Stability mechanism and emergency control of power system with wind power integration

In power system electromechanical transients, wind power (WP) with power electronic interfaces is more capable of controlling active power compared to synchronous generators (SGs), but less capable of controlling voltage. WP is beneficial to transient rotor angle stability because it improves the deceleration of SG, but it is detrimental to transient voltage stability. A mechanism of WP inducing voltage instability is studied. The fast dynamics related to power electronic control transients can be neglected, and the WP is simplified to static power injection model in electromechanical transients. The WP is modelled with power balance algebraic equations, and the system dynamic equations are differential algebraic equations (DAEs).

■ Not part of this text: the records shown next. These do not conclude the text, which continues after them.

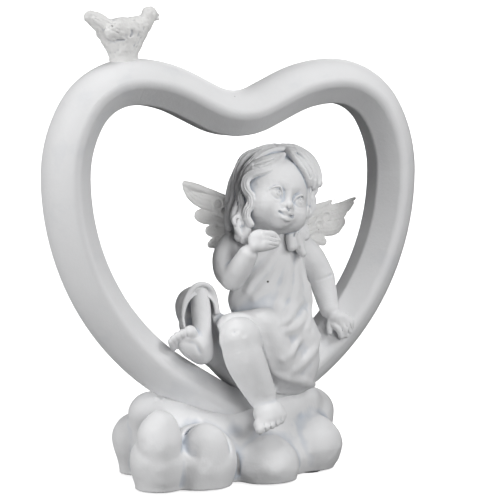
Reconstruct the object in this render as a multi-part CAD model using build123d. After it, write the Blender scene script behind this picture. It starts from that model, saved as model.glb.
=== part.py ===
"""Cast resin figurine: a small winged girl seated in a heart-shaped ring on a cloud base, with a bird on top.

Units are millimetres. The origin is the centre of the footprint on the table, +Z is up, -Y is the front
and +X is the viewer's right. "Right" and "left" in node names are the angel's own.
Each casting is a separate solid, joined by steel dowels or by a spigot in a socket with a thin glue gap.
"""

import os
from math import asin, cos, degrees, radians, sin

from build123d import *

# Driving dimensions
GLUE = 0.1  # glue line between two castings
PAD_THICKNESS = 1.2
PAD_RADIUS = 7.0
PAD_CENTRES = [(-36, -14), (32, -12), (-28, 20), (24, 20)]

# Heart ring: centreline in the XZ plane, built as a chain of arcs and straight runs
DIP_Z = 169.5  # centreline height at the dip between the two lobes
DIP_RADIUS, DIP_TURN = 30.0, 26.0
SHOULDER_RUN = 14.0  # straight run between the dip and a lobe
LOBE_RADIUS, LOBE_TURN = 56.0, 26.0
CORNER_RADIUS, CORNER_TURN = 29.0, 60.0
SIDE_RADIUS, SIDE_TURN = 57.0, 30.0
FLANK_RADIUS, FLANK_TURN = 112.0, 58.0
TIP_RADIUS = 19.0

# Section of the ring: (across the ring's front-to-back width, in towards the heart's middle)
RING_CREASE = (5.5, 10.3)  # edge of the flat inner face
RING_RIDGE = (16.0, 1.0)  # soft ridge along the front
RING_OUTSIDE = 11.0  # how far the rounded outside stands from the centreline
RIDGE_FILLET, CREASE_FILLET = 4.0, 2.5

# Cloud base: a smooth middle and the puffs around it, as (x, y, z, radius)
CLOUD_MIDDLE, CLOUD_MIDDLE_RADII = (-2, 0, 8), (46, 31, 30)
PUFFS = [
    (-46, -23, 14, 16.0),
    (-49, -27, 26, 11.0),
    (-28, -23, 15, 17.0),
    (5, -25, 15, 15.5),
    (23, -20, 16, 13.0),
    (37, -11, 14, 14.5),
    (42, 6, 26, 12.0),
    (-42, 12, 33, 9.5),
    (-44, 11, 17, 12.5),
    (-27, 24, 16, 15.5),
    (-3, 26, 14, 14.5),
    (20, 25, 17, 15.0),
    (39, 16, 13, 13.0),
]

# Angel: ends and radii of each limb's rounded cones
HAIR_CENTRE, HAIR_RADII = (21, 1, 134), (22.5, 18.5, 21.5)
FACE_CENTRE, FACE_RADII = (18.5, -6, 128), (15.5, 16, 15.5)
NECK = [((20.5, -2, 120), 8.2), ((20.5, -2, 106), 7.0)]
LOCKS = [
    [((1.5, -3, 130), 6.5), ((3, -6, 119), 6.0), ((4.5, -7, 110), 4.0)],
    [((39.5, -2, 131), 6.5), ((39.8, -2, 120), 5.4), ((37, -1, 112), 3.6)],
]
CHEST_CENTRE, CHEST_RADII = (19.5, -1, 98), (19, 11, 13.5)
BELLY_CENTRE, BELLY_RADII = (20.5, -3, 82), (22, 13.5, 17)
HIPS_CENTRE, HIPS_RADII = (23.5, -4, 67), (21.5, 14, 16)
SKIRT = [
    [((30, -8, 63), 13.0), ((0, -22, 72.5), 10.6)],
    [((14, -6, 73), 12.0), ((-12, -5, 79.5), 11.2)],
    [((33, -7, 61), 13.0), ((30, -11, 48), 12.2)],
]
UPPER_ARM_R = [((1.5, 0, 103.5), 7.0), ((-8.5, -12, 89), 5.9)]
FOREARM_R = [((-8.6, -12.2, 89.1), 5.7), ((-0.5, -23, 106.5), 4.6)]
PALM_R = [((-0.4, -23.2, 106.7), 4.8), ((6, -24.5, 112), 4.3)]
FINGERS_R = [((5.5, -26, 109.0 + 2.2 * k), (10.2, -25.5, 108.6 + 2.0 * k)) for k in range(3)]
UPPER_ARM_L = [((37, 0, 103.5), 7.0), ((45.2, -3, 90.5), 5.9)]
FOREARM_L = [((45.3, -3.2, 90.3), 5.7), ((45.2, -11, 76.5), 4.5)]
PALM_L = [((45.3, -11.2, 76.2), 4.6), ((49.2, -15, 71), 4.2)]
FINGERS_L = [(46.5 + 2.3 * k, -17.2 - 0.3 * k, 63.6 + 0.8 * k) for k in range(4)]
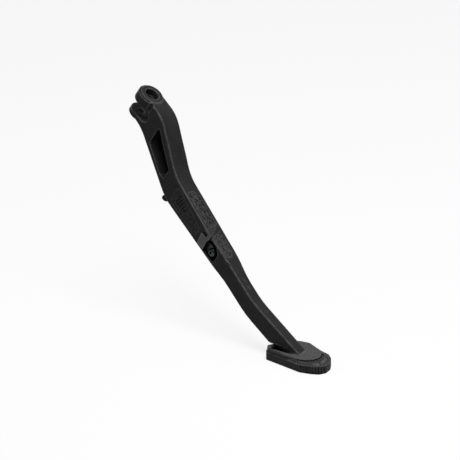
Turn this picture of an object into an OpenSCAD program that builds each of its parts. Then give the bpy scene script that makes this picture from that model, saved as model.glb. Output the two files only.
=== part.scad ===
// Motorcycle side stand: a forged and machined alloy leg with a forked pivot head,
// a serrated foot, grip inserts, a kick tab and a spring post.
// The stand is in its lowered attitude, with the sole level.
// The origin is on the pivot axis, in the middle of the outer ear's bore.

/* [Pivot fork] */
// Radius of the round boss on the outer ear
boss_r = 14.7; // [13.5:0.1:16]
// Width of the bevel round the boss
boss_bevel = 2.1; // [1:0.1:3]
// Thickness of the outer ear
outer_ear_t = 11.5; // [10:0.5:15]
// Radius of the inner ear
inner_ear_r = 12; // [11:0.2:13]
// Thickness of the inner ear
inner_ear_t = 5.8; // [5:0.2:8]
// Gap between the ears, which takes the frame bracket
fork_gap = 14; // [11:0.5:15]
// From the pivot axis to the end of the gap
slot_reach = 19; // [17:0.5:21]
// Radius of the relief groove between the boss and the near face
relief_r = 2.5; // [1.5:0.1:3.5]
// Height of the boss above the neck
boss_proud = 0.8; // [0.4:0.2:1.6]
// Radius of the bore that the pivot bolt runs in
bolt_r = 5.2; // [4:0.1:6]
// Radius of the counterbore for the bolt's head
cbore_r = 7.6; // [7:0.1:9]
// Depth of the counterbore
cbore_depth = 7; // [5:0.5:8]
// Radius of the tapped hole in the inner ear, at the crest of its thread
tap_r = 3.5; // [3.2:0.1:5]

/* [Leg length] */
// From the pivot axis to the bend under the neck
neck_x = 32; // [29:0.5:38]
// From the neck bend to the knee
drop_run = 55; // [50:1:70]
// From the knee to the kick tab
grip_run = 71; // [68:1:84]
// From the kick tab to the narrow shank
waist_run = 42; // [40:1:56]
// From the start of the shank to the ankle bend
shank_run = 52; // [44:1:70]
// From the ankle bend to the middle of the foot joint
ankle_run = 62; // [56:1:80]

/* [Leg slope] */
// Slope of the outer face from the neck to the knee
drop_slope = 31.3; // [26:0.5:36]
// Slope of the outer face along the grip
grip_slope = 8.6; // [6:0.2:11]
// Slope of the outer face below the kick tab
waist_slope = 4.5; // [2:0.5:7]
// Slope of the outer face along the shank
shank_slope = 6.4; // [4:0.2:9]
// Rise of the outer face from the ankle bend to the foot
ankle_rise = 4.8; // [2:0.2:7]

/* [Leg section] */
// Width across the drop
leg_w = 23.2; // [22:0.2:25]
// From the middle of the pivot to the near face
near_side_w = 10.4; // [9.6:0.2:11.2]
// Depth at the knee
knee_depth = 29.6; // [28:0.2:33]
// Depth at the kick tab
tab_depth = 22; // [21.4:0.2:24]
// Depth at the start of the shank
kink_depth = 18.9; // [18.3:0.2:21]
// Step of the back face at the end of the grip
grip_step = 1.6; // [0:0.2:2]
// Depth at the ankle bend
ankle_depth = 18.6; // [17:0.2:21]
// Depth at the foot
end_depth = 19.7; // [18:0.2:22]
// How far the far side steps in at the waist of the grip
waist_step = 1.1; // [0:0.1:2.4]
// How far the far side steps in along the shank
shank_step = 8.2; // [6:0.2:9]
// Width at the foot
end_w = 14.6; // [12.6:0.2:16]
// Radius of the leg's long edges
edge_r = 1.3; // [0.6:0.1:2]

/* [Attitude] */
// Turn about the leg's cross axis that brings the sole level
lean = 31; // [26:1:36]
// Turn about the leg's long axis that brings the sole level
cant = -10; // [-14:1:0]

/* [Window pocket] */
// Depth of the weight-saving pocket in the near face
window_depth = 15; // [8:0.5:16]
// Rim left between the pocket and the outer face
window_rim = 9; // [7:0.5:11]
// Rim left between the pocket and the back face
window_back_rim = 6.5; // [5:0.5:9]
// Where the pocket starts, past the neck bend
window_start = 4.5; // [3:0.5:8]
// Where the pocket ends, short of the knee
window_end = 11.5; // [9:0.5:16]

/* [Inserts] */
// Depth of the recess in the near face
side_recess = 1.8; // [1.2:0.1:2.4]
// Depth of the recesses in the outer face
face_recess = 1.2; // [0.8:0.1:1.6]
// Gap all round an insert in its recess
insert_gap = 0.15; // [0.1:0.05:0.3]
// How far an insert lies below the face
insert_drop = 0.3; // [0.1:0.1:0.5]
// Number of louvre slots across the side insert
louvres = 5; // [3:1:6]
// Distance from one louvre slot to the next
louvre_pitch = 3.6; // [3:0.1:4]
// Width of a louvre slot
louvre_w = 1.4; // [1:0.1:1.8]

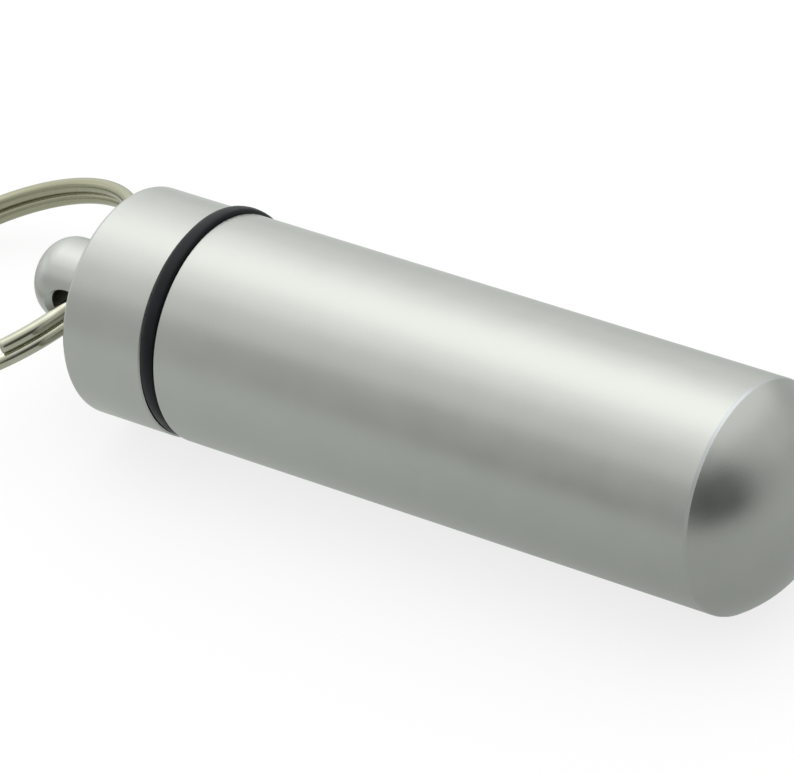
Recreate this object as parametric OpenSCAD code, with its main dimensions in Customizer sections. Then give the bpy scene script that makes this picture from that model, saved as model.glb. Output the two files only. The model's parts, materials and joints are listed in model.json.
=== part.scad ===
// Key-ring capsule: a round metal tube with one domed end and a screw cap, a rubber seal between them,
// and a two-turn split ring through the knob of the cap. It lies on its side: the axis runs along X,
// the domed end points to +X, and the ring hangs from the knob down to the surface at z = 0.
// All sizes are in millimetres.

/* [Tube] */
// Outer diameter of the tube and of the cap
body_d = 16; // [14:0.5:22]
// Length of the tube from its mouth to the edge of the dome
tube_len = 42.7; // [25:0.1:80]
// Height of the domed end beyond that edge
dome_h = 4.5; // [3:0.1:6.5]
// Thickness of the domed end, measured on the axis
end_wall = 2.9; // [1.5:0.1:4]
// Bevel on the edge between the tube and its dome
dome_bevel = 0.12; // [0.05:0.01:0.3]
// Bevel on the two edges that face the seal
seam_bevel = 0.1; // [0.05:0.01:0.2]

/* [Thread] */
// Wall of the tube outside the root of its thread
thread_wall = 1; // [0.7:0.05:1.5]
// Depth of the thread
thread_depth = 0.5; // [0.35:0.05:0.6]
// Pitch of the right-hand thread
thread_pitch = 1; // [0.9:0.05:1.3]
// Play between the two threads, measured along a radius
thread_play = 0.12; // [0.1:0.01:0.16]
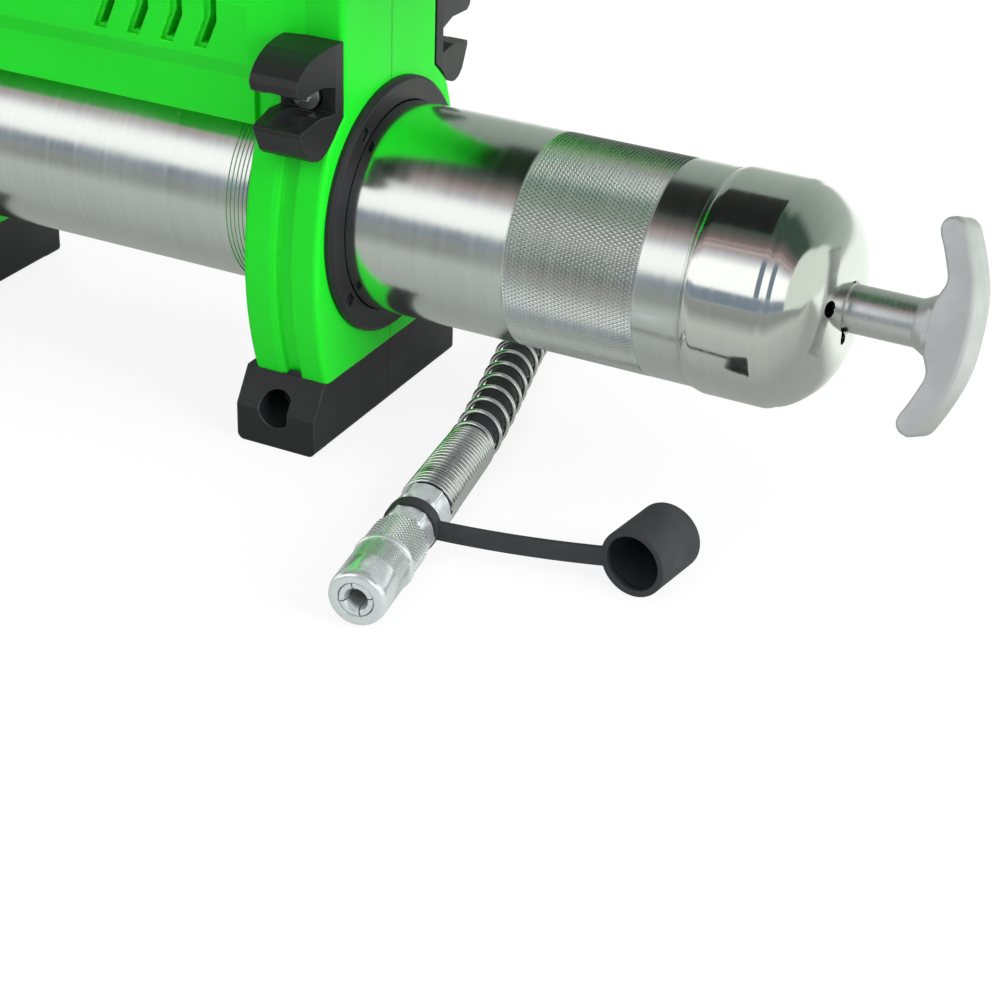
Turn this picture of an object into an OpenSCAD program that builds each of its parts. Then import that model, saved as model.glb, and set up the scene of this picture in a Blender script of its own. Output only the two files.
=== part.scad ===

The trajectory encountering a singular point of the DAE corresponds to transient voltage instability in the system. The power balance equation of the WP becomes unsolvable at the point. Simulation results validate the mechanism, and reveal the variation of instability mode of a wind-thermal-bundled sending system. When the proportion of WP in the system increases, the dominant stability problem changes from rotor angle stability to voltage stability, and the stability of the system first gets better then gets worse. An emergency control strategy against the transient voltage instability induced by WP is proposed. WP is shed to shift the singular surface and avoid encountering singular points. An approach to select the most effective locations for WP shedding is proposed.